Flag of Sweden. Credit: Unif/Pixabay.
Flag of Sweden. Credit: Unif/Pixabay.

Sweden’s Jewish community has unveiled a newly renovated mikvah in Gothenburg designed by Ikea designer Olga Popyrina, according to the Chabad-Lubavitch movement.

Popyrina, who worked designing lighting fixtures and glassware for Ikea, collaborated on the project with Rabbi Alexander and Leah Namdar of Chabad Lubavitch Sweden.

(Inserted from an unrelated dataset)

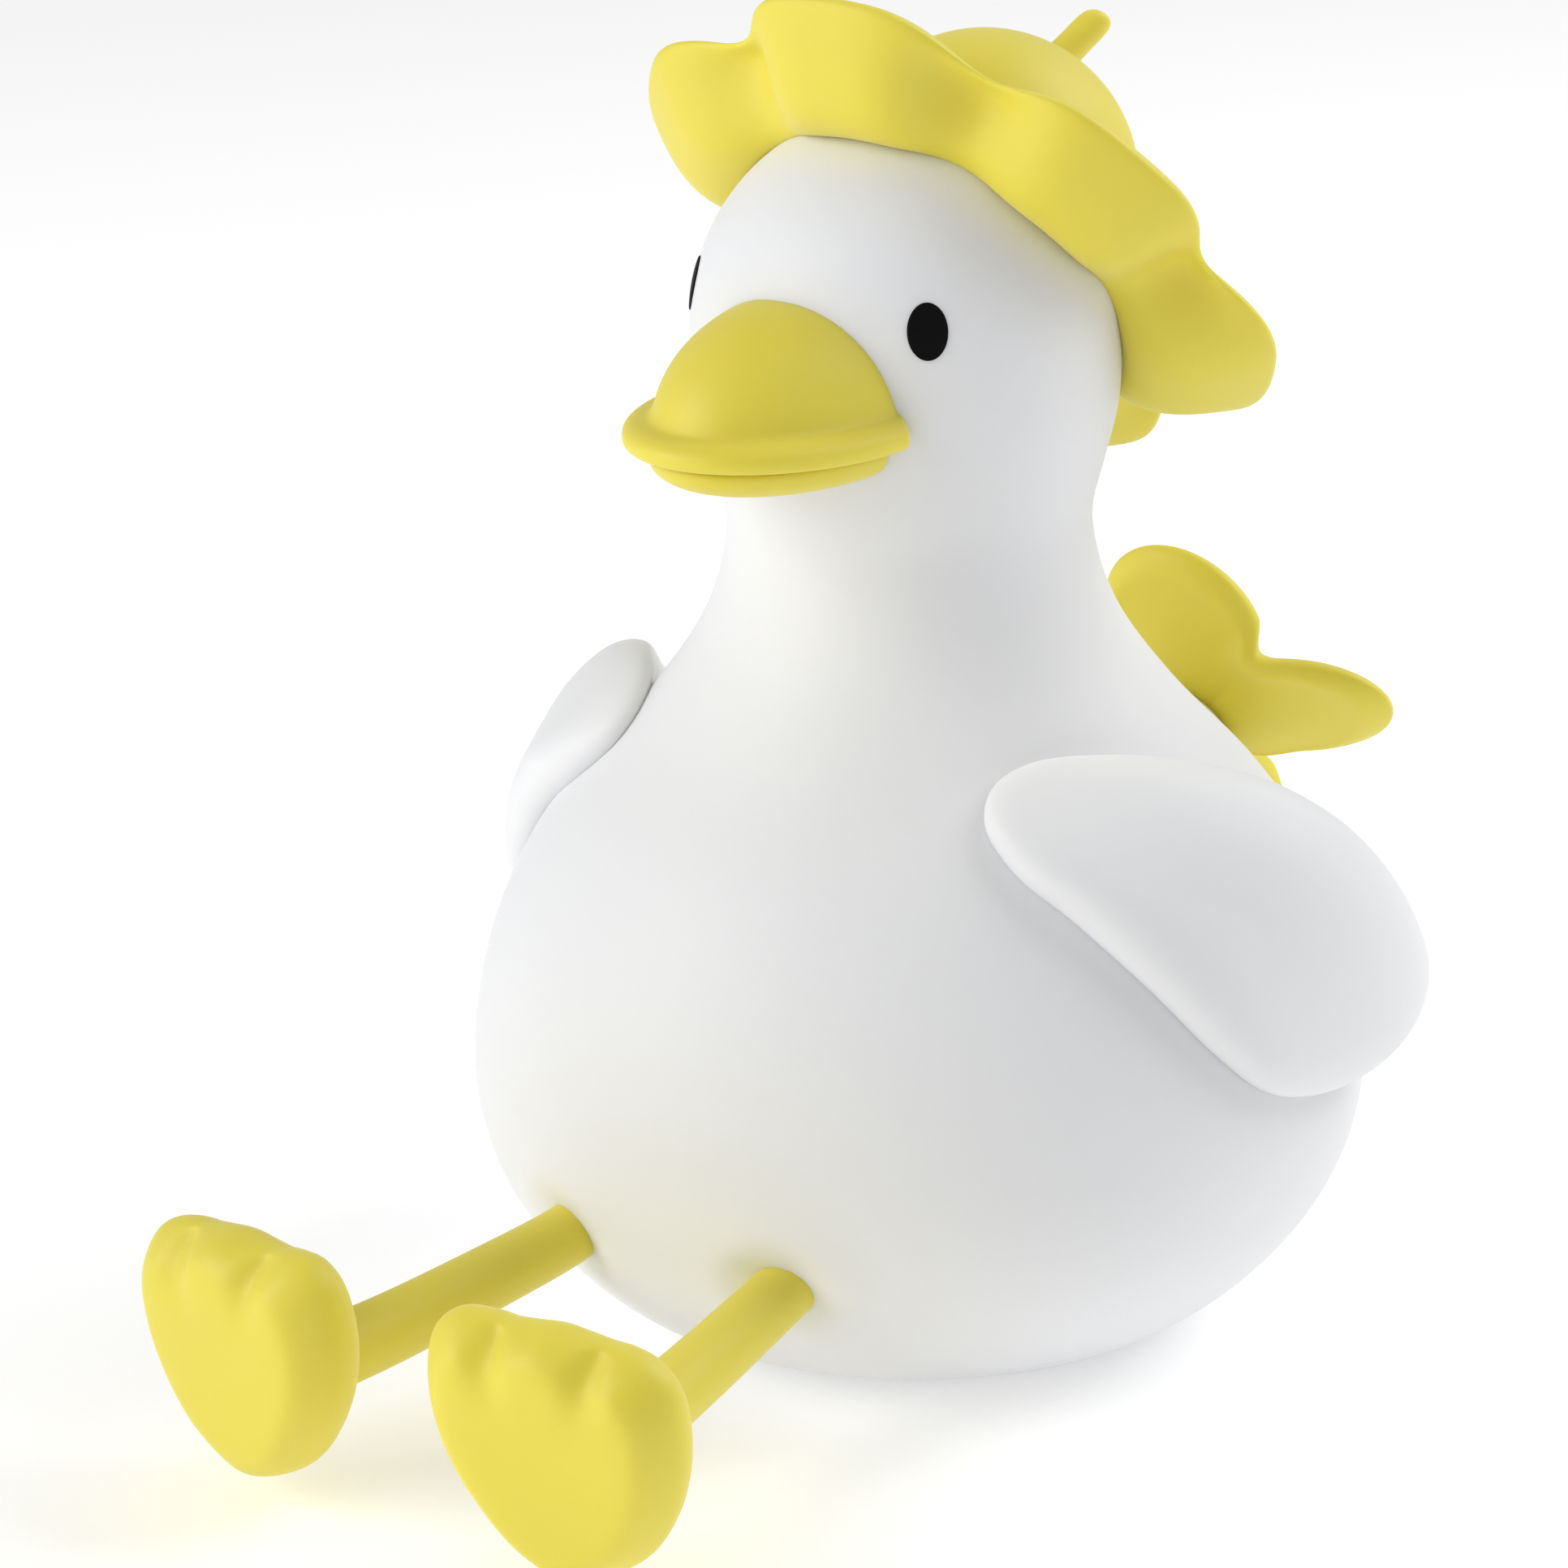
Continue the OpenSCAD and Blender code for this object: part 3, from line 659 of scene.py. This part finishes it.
def make_foot():
    steps = 144
    rings = [0.14, 0.28, 0.42, 0.54, 0.64, 0.71, 0.76, 0.8, 0.84, 0.88, 0.92, 0.95, 0.975, 0.99, 1.0]
    # The sole turns a little outwards and leans back.
    place_at = (
        Matrix.Translation(Vector((ANKLE.x + 1.0, ANKLE.y - 4.2, 2.9)))
        @ Matrix.Rotation(math.radians(8), 4, "Z")
        @ Matrix.Rotation(math.radians(10), 4, "X")
    )
    mid = (0.0, 15.4)

    def dent(x, z, x0, z0):
        """Short soft hollow under the gap between two toes."""
        down = z0 - z
        return bump(x - x0, 1.8 + 0.1 * max(0.0, down)) * (1 - smooth(down / 8.0))

    def place(rho, t, side):
        x, z = spline_loop(FOOT, t)
        x = lerp(mid[0], x, rho)
        z = lerp(mid[1], z, rho)
        if side > 0:
            # A flat sole, with a soft edge at both sides and a sloping wall behind that edge.
            past = 0.035 * math.log(1 + math.exp((rho - 0.8) / 0.035)) * smooth(abs(x) / 9)
            rim = math.sqrt(max(0.0, 1 - rho**9))
            y = -(6.0 - 14.0 * past) * rim
            y += 2.0 * (dent(x, z, 6.0, 28.4) + dent(x, z, -6.0, 28.8)) * smooth(rim * 1.2)
        else:
            y = 6.8 * (1 - rho**2.4) ** 0.5
        return place_at @ Vector((x, y, z))

    return grid("left_paddle", puff(place, rings, steps), cap_first=True, cap_last=True, level=1)


leg = make_leg()
leg_r = mirrored(leg, "right_leg_tube")
foot = make_foot()
foot_r = mirrored(foot, "right_paddle")
for obj, side in ((leg, "left"), (leg_r, "right")):
    finish(obj, YELLOW, None, "yellow_silicone", side + "_leg")
    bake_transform(obj)
for obj, side in ((foot, "left"), (foot_r, "right")):
    finish(obj, YELLOW, side + "_foot", "yellow_silicone", side + "_foot")


# ---------------------------------------------------------------- stage, lights, camera
def make_stage():
    size = 4.0
    mesh = bpy.data.meshes.new("floor")
    corners = [(-size, -size, 0), (size, -size, 0), (size, size, 0), (-size, size, 0)]
    mesh.from_pydata(corners, [], [(0, 1, 2, 3)])
    floor = bpy.data.objects.new("floor", mesh)
    bpy.context.scene.collection.objects.link(floor)
    look = node_material("floor_look", (0.86, 0.86, 0.86), rough=0.8, tint=0.003, scale=3, spec=0.1,
                         emit=0.36)
    mesh.materials.append(look)


def area_light(name, place, target, size, power):
    data = bpy.data.lights.new(name, "AREA")
    data.shape = "DISK"
    data.size = size
    data.energy = power
    obj = bpy.data.objects.new(name, data)
    bpy.context.scene.collection.objects.link(obj)
    obj.location = place
    obj.rotation_euler = (Vector(target) - Vector(place)).to_track_quat("-Z", "Y").to_euler()


make_stage()

world = bpy.data.worlds.new("studio")
bpy.context.scene.world = world
world.use_nodes = True
back = world.node_tree.nodes["Background"]
back.inputs["Color"].default_value = (1, 1, 1, 1)
back.inputs["Strength"].default_value = 0.43

azimuth, elevation, distance = math.radians(36.8), math.radians(18.0), 0.700
right = Vector((math.cos(azimuth), math.sin(azimuth), 0))
level = math.cos(elevation)
toward = Vector((math.sin(azimuth) * level, -math.cos(azimuth) * level, math.sin(elevation)))
lit = Vector((0, -0.01, 0.07))
area_light("key", lit - right * 1.05 + toward * 0.38 + Vector((0, 0, 0.42)), lit, 0.9, 8.2)
area_light("rim", lit + right * 0.7 - toward * 0.25 + Vector((0, 0, 0.75)), lit, 0.8, 5.8)
aim = right * -0.01657 + Vector((0, 0, 0.06178))
lens = bpy.data.cameras.new("camera")
lens.sensor_width = 36
lens.lens = 138.4
lens.clip_start = 0.05
lens.clip_end = 20
camera = bpy.data.objects.new("camera", lens)
bpy.context.scene.collection.objects.link(camera)
camera.location = aim + toward * distance
camera.rotation_euler = (-toward).to_track_quat("-Z", "Y").to_euler()
bpy.context.scene.camera = camera
bpy.context.scene.view_settings.view_transform = "Standard"
bpy.context.scene.view_settings.look = "None"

The mikvah will feature a sink housed for more than 40 years at Chabad World Headquarters in the Crown Heights neighborhood of Brooklyn, N.Y., which the Namdars brought with them to the Scandinavian nation.

Chabad noted that the sixth Lubavitcher Rebbe, Rabbi Yosef Yitzchak Schneersohn, said as he left Gothenburg for the United States in 1940, amid World War II, that he hoped a mikvah would one day be established in the city.

The newly renovated mikvah first opened in 2011 inside the Gothenburg Chabad center, a building originally constructed in the 1940s by a Swede who “helped found the Swedish Antisemitic Union and maintained close ties to Nazi leader Hermann Göring,” according to Chabad.

According to Leah Namdar, “the fact that a place with such a dark history has been transformed into a bastion of Jewish light in our city is truly inspiring.”